# DIRECTIONS
Count lines with "from" in them. Report only the total.

# MATERIAL SHOWN
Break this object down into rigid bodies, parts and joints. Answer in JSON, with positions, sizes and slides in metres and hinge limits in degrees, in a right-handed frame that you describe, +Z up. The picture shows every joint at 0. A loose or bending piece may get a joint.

--

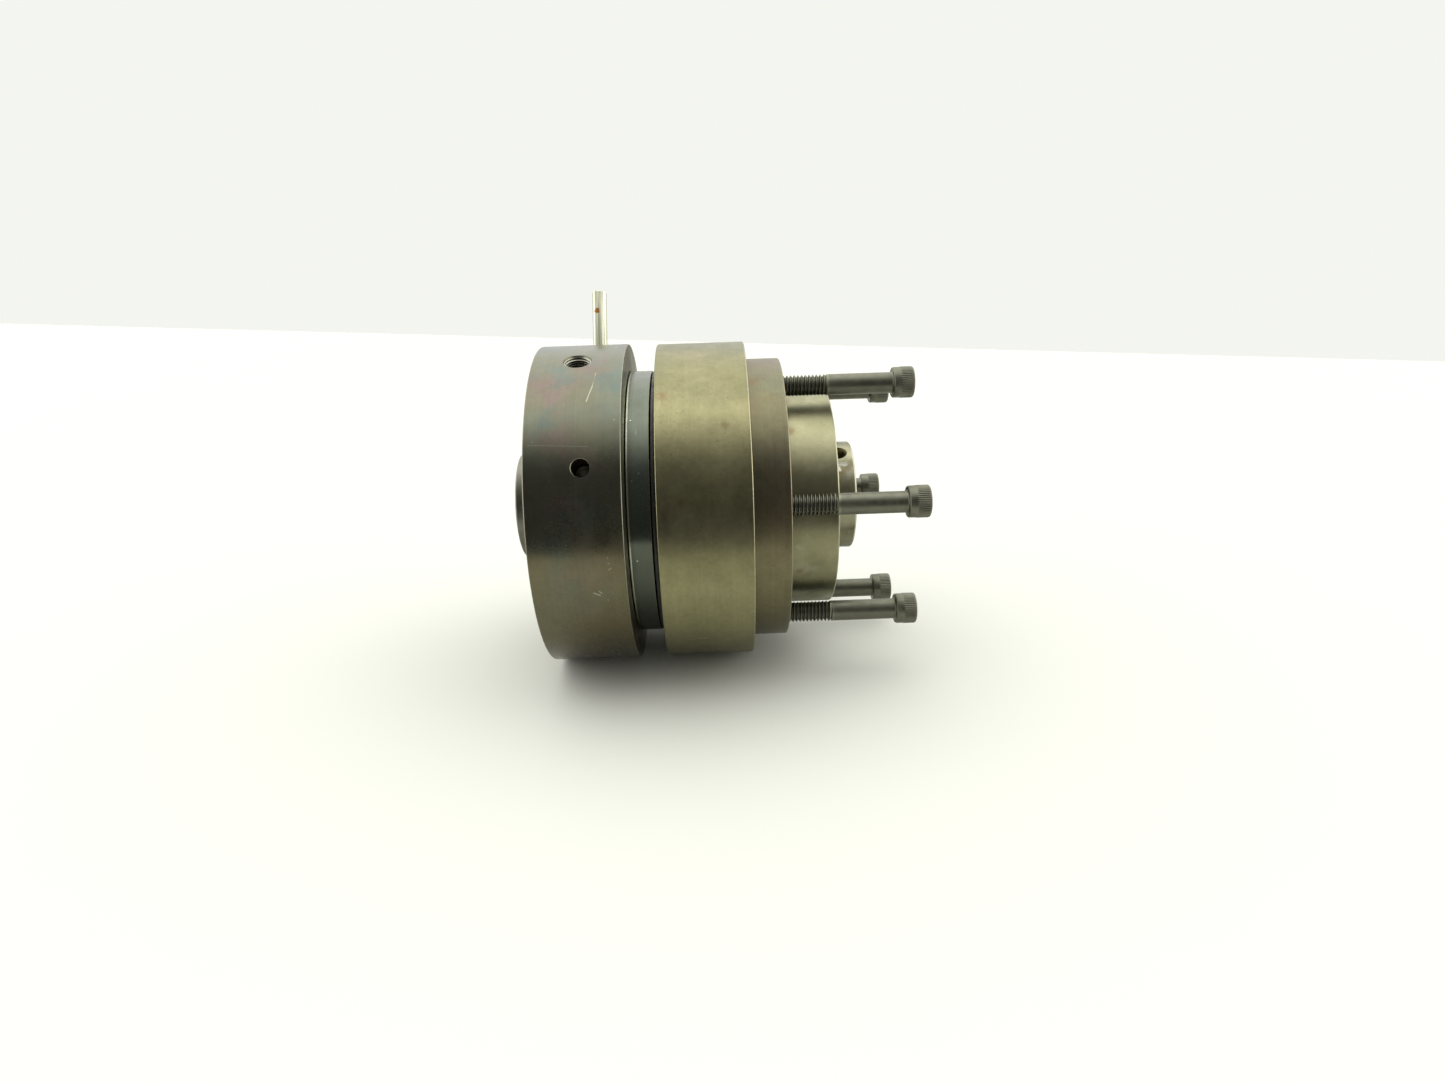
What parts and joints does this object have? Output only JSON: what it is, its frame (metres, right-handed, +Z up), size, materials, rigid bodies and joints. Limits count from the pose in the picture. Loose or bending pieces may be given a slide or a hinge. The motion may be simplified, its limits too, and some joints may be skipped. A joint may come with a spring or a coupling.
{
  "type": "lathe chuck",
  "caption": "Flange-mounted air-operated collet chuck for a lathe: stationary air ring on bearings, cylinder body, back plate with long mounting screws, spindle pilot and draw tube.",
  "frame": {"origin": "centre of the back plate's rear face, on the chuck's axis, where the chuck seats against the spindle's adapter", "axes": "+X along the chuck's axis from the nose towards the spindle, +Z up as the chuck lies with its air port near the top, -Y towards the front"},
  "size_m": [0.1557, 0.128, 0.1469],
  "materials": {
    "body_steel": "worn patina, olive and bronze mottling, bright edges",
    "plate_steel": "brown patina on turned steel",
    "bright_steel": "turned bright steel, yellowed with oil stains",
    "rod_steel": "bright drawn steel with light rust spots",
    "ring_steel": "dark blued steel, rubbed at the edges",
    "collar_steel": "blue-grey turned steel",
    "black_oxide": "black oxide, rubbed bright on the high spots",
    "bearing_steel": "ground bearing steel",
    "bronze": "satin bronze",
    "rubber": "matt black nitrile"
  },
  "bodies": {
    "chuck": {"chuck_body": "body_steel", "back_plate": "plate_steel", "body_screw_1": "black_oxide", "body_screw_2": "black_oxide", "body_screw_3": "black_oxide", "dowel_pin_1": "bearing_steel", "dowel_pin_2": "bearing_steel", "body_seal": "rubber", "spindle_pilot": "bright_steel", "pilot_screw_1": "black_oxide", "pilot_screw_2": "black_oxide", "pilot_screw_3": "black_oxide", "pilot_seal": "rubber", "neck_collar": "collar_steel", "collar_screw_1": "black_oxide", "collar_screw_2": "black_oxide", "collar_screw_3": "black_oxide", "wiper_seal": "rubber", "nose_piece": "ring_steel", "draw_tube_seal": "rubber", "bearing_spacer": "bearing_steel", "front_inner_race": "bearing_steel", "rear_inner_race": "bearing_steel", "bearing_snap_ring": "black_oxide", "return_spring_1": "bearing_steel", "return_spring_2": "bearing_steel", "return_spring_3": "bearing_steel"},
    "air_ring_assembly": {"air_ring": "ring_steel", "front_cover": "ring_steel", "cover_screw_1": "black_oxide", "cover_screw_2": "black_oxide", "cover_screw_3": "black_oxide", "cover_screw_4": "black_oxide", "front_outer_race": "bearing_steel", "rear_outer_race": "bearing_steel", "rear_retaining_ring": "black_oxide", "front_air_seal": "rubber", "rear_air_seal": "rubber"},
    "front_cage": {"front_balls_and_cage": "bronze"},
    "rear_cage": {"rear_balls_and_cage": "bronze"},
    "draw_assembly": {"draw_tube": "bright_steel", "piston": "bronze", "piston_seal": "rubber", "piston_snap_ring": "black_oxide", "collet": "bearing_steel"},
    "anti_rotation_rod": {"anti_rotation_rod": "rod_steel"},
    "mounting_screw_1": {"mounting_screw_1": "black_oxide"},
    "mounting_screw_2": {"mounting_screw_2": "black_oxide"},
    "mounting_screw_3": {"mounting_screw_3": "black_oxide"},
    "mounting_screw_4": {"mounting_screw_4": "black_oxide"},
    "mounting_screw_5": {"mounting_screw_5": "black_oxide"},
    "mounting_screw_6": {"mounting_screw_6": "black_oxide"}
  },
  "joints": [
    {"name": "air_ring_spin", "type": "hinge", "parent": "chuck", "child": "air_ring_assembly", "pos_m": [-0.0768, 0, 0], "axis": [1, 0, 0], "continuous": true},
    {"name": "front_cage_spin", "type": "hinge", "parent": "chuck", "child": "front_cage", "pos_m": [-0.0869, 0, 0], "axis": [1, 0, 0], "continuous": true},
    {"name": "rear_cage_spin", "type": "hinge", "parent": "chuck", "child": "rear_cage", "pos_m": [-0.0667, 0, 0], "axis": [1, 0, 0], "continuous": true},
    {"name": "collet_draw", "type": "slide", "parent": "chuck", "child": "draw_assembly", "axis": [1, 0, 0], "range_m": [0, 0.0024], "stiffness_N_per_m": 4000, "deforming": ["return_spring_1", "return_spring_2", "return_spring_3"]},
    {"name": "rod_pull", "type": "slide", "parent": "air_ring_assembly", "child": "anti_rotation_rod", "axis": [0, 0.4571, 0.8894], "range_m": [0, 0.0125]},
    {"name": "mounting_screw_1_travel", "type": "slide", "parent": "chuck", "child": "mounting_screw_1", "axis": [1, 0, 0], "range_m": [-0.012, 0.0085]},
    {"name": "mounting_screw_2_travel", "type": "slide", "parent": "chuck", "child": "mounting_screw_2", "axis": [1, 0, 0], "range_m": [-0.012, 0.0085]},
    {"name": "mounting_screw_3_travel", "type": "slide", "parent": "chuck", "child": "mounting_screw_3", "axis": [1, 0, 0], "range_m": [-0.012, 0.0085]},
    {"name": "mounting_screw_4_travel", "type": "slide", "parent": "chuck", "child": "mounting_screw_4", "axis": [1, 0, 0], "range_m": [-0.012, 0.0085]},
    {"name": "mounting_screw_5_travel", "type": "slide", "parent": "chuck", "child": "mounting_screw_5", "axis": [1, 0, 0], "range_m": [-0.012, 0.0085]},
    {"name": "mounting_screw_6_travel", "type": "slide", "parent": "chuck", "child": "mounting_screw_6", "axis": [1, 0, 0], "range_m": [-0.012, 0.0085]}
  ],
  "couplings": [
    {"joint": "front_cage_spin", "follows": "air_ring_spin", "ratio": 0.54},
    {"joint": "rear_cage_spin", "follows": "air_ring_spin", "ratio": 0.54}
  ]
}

--

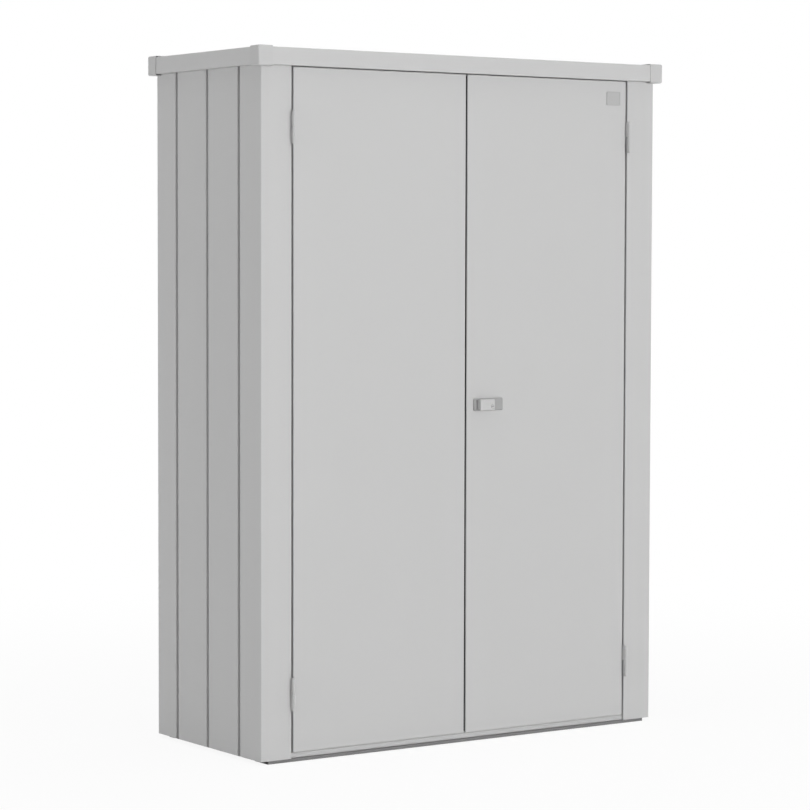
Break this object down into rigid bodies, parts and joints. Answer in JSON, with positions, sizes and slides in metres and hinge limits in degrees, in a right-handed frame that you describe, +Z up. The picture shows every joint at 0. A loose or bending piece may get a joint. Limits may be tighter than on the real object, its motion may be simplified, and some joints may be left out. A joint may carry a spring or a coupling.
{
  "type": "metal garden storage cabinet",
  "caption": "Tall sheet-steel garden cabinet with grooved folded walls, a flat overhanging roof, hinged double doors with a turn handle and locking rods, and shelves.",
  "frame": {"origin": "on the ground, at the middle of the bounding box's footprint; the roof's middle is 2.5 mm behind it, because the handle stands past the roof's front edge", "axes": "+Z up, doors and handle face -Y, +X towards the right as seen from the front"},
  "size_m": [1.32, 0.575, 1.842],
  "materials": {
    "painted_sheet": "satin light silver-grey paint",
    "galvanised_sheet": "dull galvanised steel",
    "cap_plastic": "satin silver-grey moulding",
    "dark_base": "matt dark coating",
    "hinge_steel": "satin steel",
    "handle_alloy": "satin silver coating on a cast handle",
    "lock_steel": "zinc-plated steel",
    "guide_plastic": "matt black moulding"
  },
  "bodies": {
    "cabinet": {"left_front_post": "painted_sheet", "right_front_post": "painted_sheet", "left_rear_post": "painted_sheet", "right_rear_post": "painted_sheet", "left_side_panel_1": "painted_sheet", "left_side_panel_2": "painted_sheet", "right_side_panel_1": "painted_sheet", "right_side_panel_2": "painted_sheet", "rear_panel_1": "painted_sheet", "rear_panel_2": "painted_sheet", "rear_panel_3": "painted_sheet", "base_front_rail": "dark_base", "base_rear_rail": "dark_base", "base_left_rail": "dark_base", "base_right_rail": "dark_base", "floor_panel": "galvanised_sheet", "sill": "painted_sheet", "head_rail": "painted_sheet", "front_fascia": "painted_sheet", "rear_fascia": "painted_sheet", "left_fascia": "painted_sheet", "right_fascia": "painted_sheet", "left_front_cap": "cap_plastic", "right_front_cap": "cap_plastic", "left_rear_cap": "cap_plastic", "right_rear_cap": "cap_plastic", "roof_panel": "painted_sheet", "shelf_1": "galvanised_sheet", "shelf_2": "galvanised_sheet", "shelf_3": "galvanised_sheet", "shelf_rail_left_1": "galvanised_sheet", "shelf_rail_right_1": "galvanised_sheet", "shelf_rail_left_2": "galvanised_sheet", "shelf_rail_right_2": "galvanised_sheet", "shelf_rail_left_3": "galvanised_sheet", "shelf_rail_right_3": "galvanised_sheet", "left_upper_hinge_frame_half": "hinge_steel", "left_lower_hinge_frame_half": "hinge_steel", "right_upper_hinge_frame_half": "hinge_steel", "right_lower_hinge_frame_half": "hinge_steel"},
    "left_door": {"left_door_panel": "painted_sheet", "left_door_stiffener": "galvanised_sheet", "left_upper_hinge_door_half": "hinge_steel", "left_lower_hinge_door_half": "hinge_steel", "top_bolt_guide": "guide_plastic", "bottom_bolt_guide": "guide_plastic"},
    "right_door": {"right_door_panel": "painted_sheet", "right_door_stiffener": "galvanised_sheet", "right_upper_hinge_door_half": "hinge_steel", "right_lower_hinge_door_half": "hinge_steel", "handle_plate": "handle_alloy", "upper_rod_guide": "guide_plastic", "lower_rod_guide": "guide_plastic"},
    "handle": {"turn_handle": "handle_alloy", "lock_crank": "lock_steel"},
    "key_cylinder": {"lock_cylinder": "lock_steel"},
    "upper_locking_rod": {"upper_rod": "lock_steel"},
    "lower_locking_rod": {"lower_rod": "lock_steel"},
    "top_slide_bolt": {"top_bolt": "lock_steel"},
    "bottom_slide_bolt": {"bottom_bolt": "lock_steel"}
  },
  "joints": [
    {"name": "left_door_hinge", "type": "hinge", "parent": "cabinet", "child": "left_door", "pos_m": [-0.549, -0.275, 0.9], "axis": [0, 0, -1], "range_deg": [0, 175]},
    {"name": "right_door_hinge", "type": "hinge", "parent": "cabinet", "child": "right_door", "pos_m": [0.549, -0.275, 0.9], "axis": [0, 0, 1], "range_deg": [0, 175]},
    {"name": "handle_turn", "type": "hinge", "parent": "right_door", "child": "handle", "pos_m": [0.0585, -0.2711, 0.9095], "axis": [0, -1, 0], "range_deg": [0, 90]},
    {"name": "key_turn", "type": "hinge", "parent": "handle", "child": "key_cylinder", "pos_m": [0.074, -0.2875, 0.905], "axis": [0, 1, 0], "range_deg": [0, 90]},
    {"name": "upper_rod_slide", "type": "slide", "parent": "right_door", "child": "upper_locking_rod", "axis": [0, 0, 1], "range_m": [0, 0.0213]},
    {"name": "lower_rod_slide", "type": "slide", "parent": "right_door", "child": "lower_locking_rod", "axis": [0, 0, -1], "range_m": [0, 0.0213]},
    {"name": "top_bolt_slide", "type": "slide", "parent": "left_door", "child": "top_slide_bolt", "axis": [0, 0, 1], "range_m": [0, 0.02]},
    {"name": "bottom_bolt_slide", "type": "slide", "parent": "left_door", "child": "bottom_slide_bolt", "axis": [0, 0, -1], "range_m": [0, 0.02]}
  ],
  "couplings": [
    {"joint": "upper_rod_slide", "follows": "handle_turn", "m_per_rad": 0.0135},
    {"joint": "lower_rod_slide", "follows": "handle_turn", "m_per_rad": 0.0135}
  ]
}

# WORKED ANSWER
3